The following essays were published over a period, roughly, of a decade, from the early 1950's to the early 1960's. There are statements in them to which I would perhaps no longer subscribe, or that today I would qualify, but I have left everything to stand as it was originally written. The significance of the title, Time, Place, and Idea, to certain of the individual essays should be obvious, but there are in the book as a whole, I find retrospectively, other basic preoccupations and ideas, the most important of which have been unconscious or barely conscious. The first of these seems to be the concept of polarity, with the correlated distrust of Absolutes, in D. H. Lawrence's sense.

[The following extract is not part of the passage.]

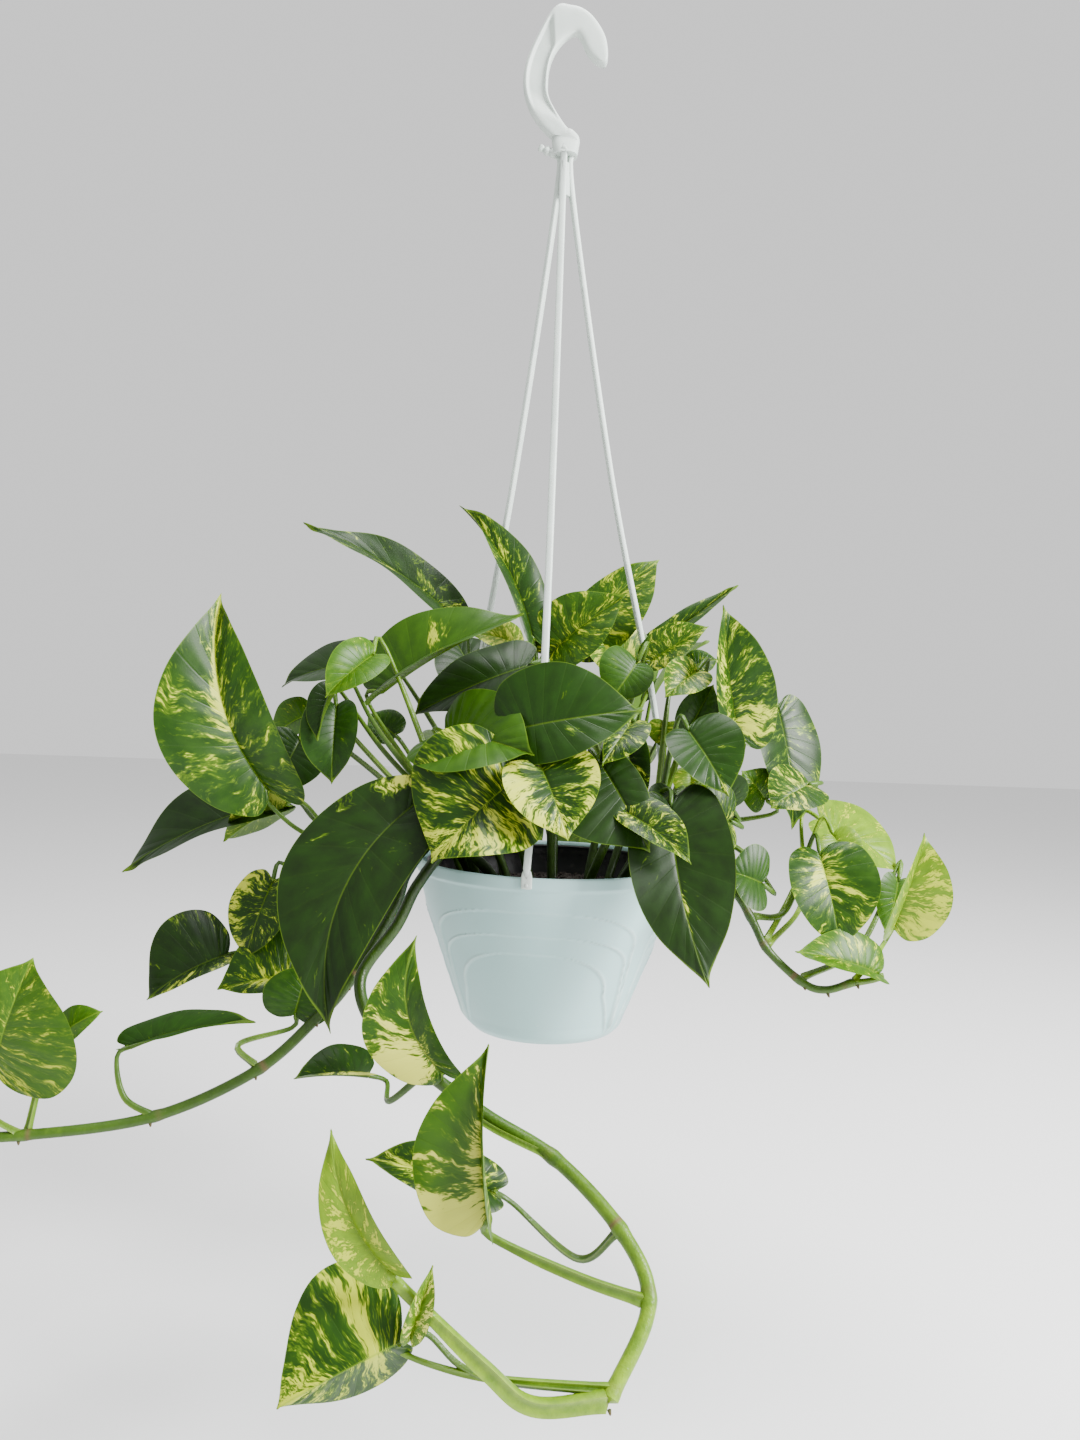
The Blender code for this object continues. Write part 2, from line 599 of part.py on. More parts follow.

So, the polarity of the dynamic consciousness, from the very start of Life! Direct flowing and flashing of two consciousness streams, active in the bringing forth of an individual being. The sweet commingling, the sharp clash of opposition. And no possibility of creative development without this polarity, this dual circuit of direct, spontaneous, interchange. No hope of life apart from this. The primal unconscious pulsing in its circuits between two beings: love and wrath, cleaving and repulsion, inglutination and excrementation. What is the good of inventing "ideal" behavior? -- [The Birth of Consciousness in Psychoanalysis and the Unconscious, New York, 1960, p. 24]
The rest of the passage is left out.